Write out the whole listing, matching it exactly.

>>

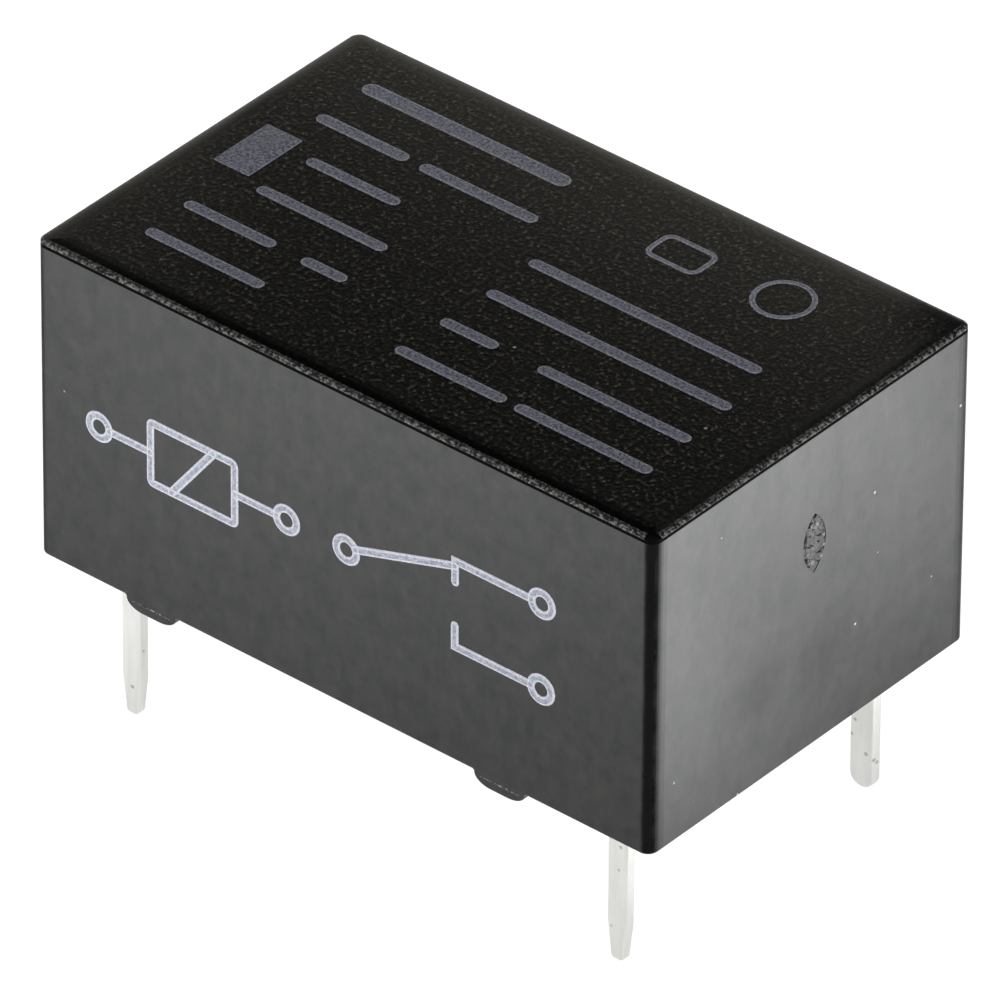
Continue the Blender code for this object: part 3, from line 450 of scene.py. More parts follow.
def gate_scar():
    """Broken gate: coarse torn plastic, with painted glitter: pale patches on its raised
    lumps.
    """
    made, tree, shader = finish("gate_scar", specular=0.35)
    torn = noise(tree, 0.17 * MM, detail=3.0, rough=0.7)
    patch = noise(tree, 0.36 * MM)
    share = product(tree, rise(tree, torn, 0.48, 0.62),
                    remap(tree, patch, 0.46, 0.62, 0.12, 1.0))
    # Painted glitter: pale patches on the raised torn lumps
    colour = mix_colour(tree, share, GATE_DARK, GATE_PALE_GLITTER)
    paint(tree, shader, colour, spread(tree, torn, 0.2, 0.5), bump(tree, torn, 0.03 * MM))
    return made


def ink(name, dark, light, grain_size):
    """Printing ink with a mottled, slightly chalky film."""
    made, tree, shader = finish(name, specular=0.3)
    mottle = noise(tree, grain_size, detail=3.0, rough=0.7)
    colour = mix_colour(tree, rise(tree, mottle, 0.38, 0.62), dark, light)
    paint(tree, shader, colour, spread(tree, mottle, 0.5, 0.7), bump(tree, mottle, 0.006 * MM))
    return made


def tinned_metal():
    """Dull tin with a soft cast, faint drag lines and small dark specks."""
    made, tree, shader = finish("tinned_metal", metallic=1.0)
    cast = noise(tree, 0.8 * MM)
    drag = noise(tree, 0.12 * MM, stretch=(1.0, 1.0, 0.12))
    speck = specks(tree, spacing=0.27 * MM, radius=0.055 * MM, share=0.5)
    tin = mix_colour(tree, cast, TIN_DULL, TIN_BRIGHT)
    colour = mix_colour(tree, speck, tin, TIN_SPECK)
    paint(tree, shader, colour, spread(tree, drag, 0.42, 0.58), bump(tree, drag, 0.003 * MM))
    return made


def sealing_resin():
    """Glossy black casting resin with a gently uneven skin."""
    made, tree, shader = finish("sealing_resin")
    swell = noise(tree, 1.4 * MM)
    colour = mix_colour(tree, swell, RESIN_DARK, RESIN_LIGHT)
    paint(tree, shader, colour, spread(tree, swell, 0.08, 0.2), bump(tree, swell, 0.05 * MM))
    return made


def plastic(name, colour, roughness):
    """Moulded inner plastic with a light grain."""
    made, tree, shader = finish(name)
    cloud = noise(tree, 0.9 * MM, detail=3.0)
    darker = tuple(0.82 * value for value in colour)
    paint(tree, shader, mix_colour(tree, cloud, darker, colour),
          spread(tree, cloud, roughness - 0.06, roughness + 0.08),
          bump(tree, noise(tree, 0.06 * MM, detail=3.0), 0.002 * MM))
    return made


def metal(name, colour, roughness, grain=(1.0, 1.0, 1.0)):
    """Bare metal with a fine grain, drawn out where the sheet was rolled."""
    made, tree, shader = finish(name, metallic=1.0)
    line = noise(tree, 0.08 * MM, detail=3.0, rough=0.6, stretch=grain)
    darker = tuple(0.85 * value for value in colour)
    paint(tree, shader, mix_colour(tree, line, darker, colour),
          spread(tree, line, roughness - 0.08, roughness + 0.1),
          bump(tree, line, 0.001 * MM))
    return made


def enamelled_wire():
    """Copper under clear enamel, a little darker from turn to turn."""
    made, tree, shader = finish("enamelled_wire", metallic=0.7)
    turn = noise(tree, 0.1 * MM, stretch=(1.0, 0.2, 0.2))
    colour = mix_colour(tree, turn, WIRE_DARK, WIRE_LIGHT)
    paint(tree, shader, colour, spread(tree, turn, 0.25, 0.4))
    shader.inputs["Coat Weight"].default_value = 0.6
    shader.inputs["Coat Roughness"].default_value = 0.12
    return made


def frame_finishes():
    """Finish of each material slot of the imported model."""
    rolled = (0.15, 1.0, 1.0)
    return {
        "cover_plastic": moulded_wall("moulded_side", WALL_GLOSS),
        "base_plastic": plastic("base_plastic", (0.02, 0.02, 0.022), 0.5),
        "resin": sealing_resin(),
        "bobbin_plastic": plastic("bobbin_plastic", (0.62, 0.6, 0.54), 0.5),
        "card_plastic": plastic("card_plastic", (0.75, 0.74, 0.7), 0.5),
        "tinned_copper": tinned_metal(),
        "enamelled_wire": enamelled_wire(),
        "soft_iron": metal("soft_iron", (0.5, 0.49, 0.47), 0.42, rolled),
        "steel_pin": metal("steel_pin", (0.6, 0.6, 0.6), 0.27),
        "magnet": metal("magnet", (0.18, 0.18, 0.19), 0.5),
        "shim_metal": metal("shim_metal", (0.7, 0.6, 0.42), 0.36, rolled),
        "spring_alloy": metal("spring_alloy", (0.78, 0.5, 0.26), 0.32, rolled),
        "silver_contact": metal("silver_contact", (0.86, 0.85, 0.82), 0.3),
    }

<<

FINISHED ANSWER =>
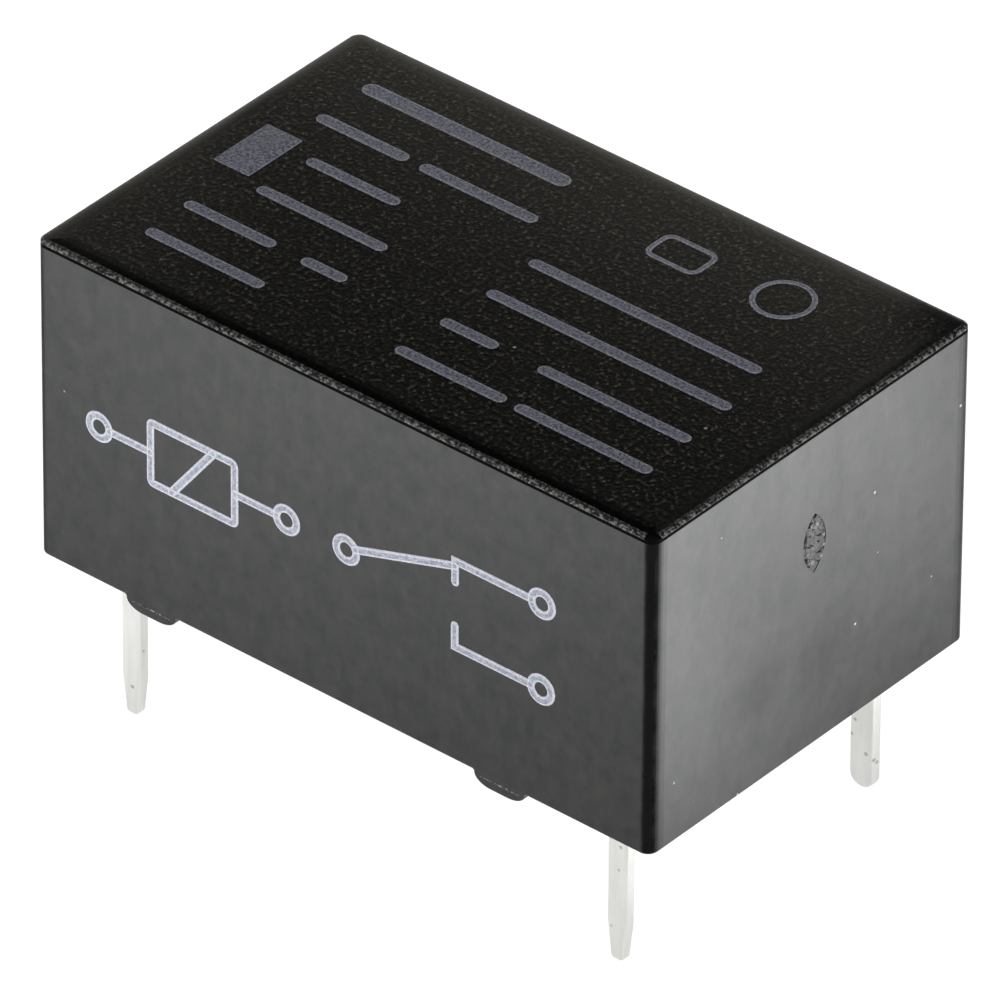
Continue the Blender code for this object: part 3, from line 450 of scene.py. More parts follow.
def gate_scar():
    """Broken gate: coarse torn plastic, with painted glitter: pale patches on its raised
    lumps.
    """
    made, tree, shader = finish("gate_scar", specular=0.35)
    torn = noise(tree, 0.17 * MM, detail=3.0, rough=0.7)
    patch = noise(tree, 0.36 * MM)
    share = product(tree, rise(tree, torn, 0.48, 0.62),
                    remap(tree, patch, 0.46, 0.62, 0.12, 1.0))
    # Painted glitter: pale patches on the raised torn lumps
    colour = mix_colour(tree, share, GATE_DARK, GATE_PALE_GLITTER)
    paint(tree, shader, colour, spread(tree, torn, 0.2, 0.5), bump(tree, torn, 0.03 * MM))
    return made


def ink(name, dark, light, grain_size):
    """Printing ink with a mottled, slightly chalky film."""
    made, tree, shader = finish(name, specular=0.3)
    mottle = noise(tree, grain_size, detail=3.0, rough=0.7)
    colour = mix_colour(tree, rise(tree, mottle, 0.38, 0.62), dark, light)
    paint(tree, shader, colour, spread(tree, mottle, 0.5, 0.7), bump(tree, mottle, 0.006 * MM))
    return made


def tinned_metal():
    """Dull tin with a soft cast, faint drag lines and small dark specks."""
    made, tree, shader = finish("tinned_metal", metallic=1.0)
    cast = noise(tree, 0.8 * MM)
    drag = noise(tree, 0.12 * MM, stretch=(1.0, 1.0, 0.12))
    speck = specks(tree, spacing=0.27 * MM, radius=0.055 * MM, share=0.5)
    tin = mix_colour(tree, cast, TIN_DULL, TIN_BRIGHT)
    colour = mix_colour(tree, speck, tin, TIN_SPECK)
    paint(tree, shader, colour, spread(tree, drag, 0.42, 0.58), bump(tree, drag, 0.003 * MM))
    return made


def sealing_resin():
    """Glossy black casting resin with a gently uneven skin."""
    made, tree, shader = finish("sealing_resin")
    swell = noise(tree, 1.4 * MM)
    colour = mix_colour(tree, swell, RESIN_DARK, RESIN_LIGHT)
    paint(tree, shader, colour, spread(tree, swell, 0.08, 0.2), bump(tree, swell, 0.05 * MM))
    return made


def plastic(name, colour, roughness):
    """Moulded inner plastic with a light grain."""
    made, tree, shader = finish(name)
    cloud = noise(tree, 0.9 * MM, detail=3.0)
    darker = tuple(0.82 * value for value in colour)
    paint(tree, shader, mix_colour(tree, cloud, darker, colour),
          spread(tree, cloud, roughness - 0.06, roughness + 0.08),
          bump(tree, noise(tree, 0.06 * MM, detail=3.0), 0.002 * MM))
    return made


def metal(name, colour, roughness, grain=(1.0, 1.0, 1.0)):
    """Bare metal with a fine grain, drawn out where the sheet was rolled."""
    made, tree, shader = finish(name, metallic=1.0)
    line = noise(tree, 0.08 * MM, detail=3.0, rough=0.6, stretch=grain)
    darker = tuple(0.85 * value for value in colour)
    paint(tree, shader, mix_colour(tree, line, darker, colour),
          spread(tree, line, roughness - 0.08, roughness + 0.1),
          bump(tree, line, 0.001 * MM))
    return made


def enamelled_wire():
    """Copper under clear enamel, a little darker from turn to turn."""
    made, tree, shader = finish("enamelled_wire", metallic=0.7)
    turn = noise(tree, 0.1 * MM, stretch=(1.0, 0.2, 0.2))
    colour = mix_colour(tree, turn, WIRE_DARK, WIRE_LIGHT)
    paint(tree, shader, colour, spread(tree, turn, 0.25, 0.4))
    shader.inputs["Coat Weight"].default_value = 0.6
    shader.inputs["Coat Roughness"].default_value = 0.12
    return made


def frame_finishes():
    """Finish of each material slot of the imported model."""
    rolled = (0.15, 1.0, 1.0)
    return {
        "cover_plastic": moulded_wall("moulded_side", WALL_GLOSS),
        "base_plastic": plastic("base_plastic", (0.02, 0.02, 0.022), 0.5),
        "resin": sealing_resin(),
        "bobbin_plastic": plastic("bobbin_plastic", (0.62, 0.6, 0.54), 0.5),
        "card_plastic": plastic("card_plastic", (0.75, 0.74, 0.7), 0.5),
        "tinned_copper": tinned_metal(),
        "enamelled_wire": enamelled_wire(),
        "soft_iron": metal("soft_iron", (0.5, 0.49, 0.47), 0.42, rolled),
        "steel_pin": metal("steel_pin", (0.6, 0.6, 0.6), 0.27),
        "magnet": metal("magnet", (0.18, 0.18, 0.19), 0.5),
        "shim_metal": metal("shim_metal", (0.7, 0.6, 0.42), 0.36, rolled),
        "spring_alloy": metal("spring_alloy", (0.78, 0.5, 0.26), 0.32, rolled),
        "silver_contact": metal("silver_contact", (0.86, 0.85, 0.82), 0.3),
    }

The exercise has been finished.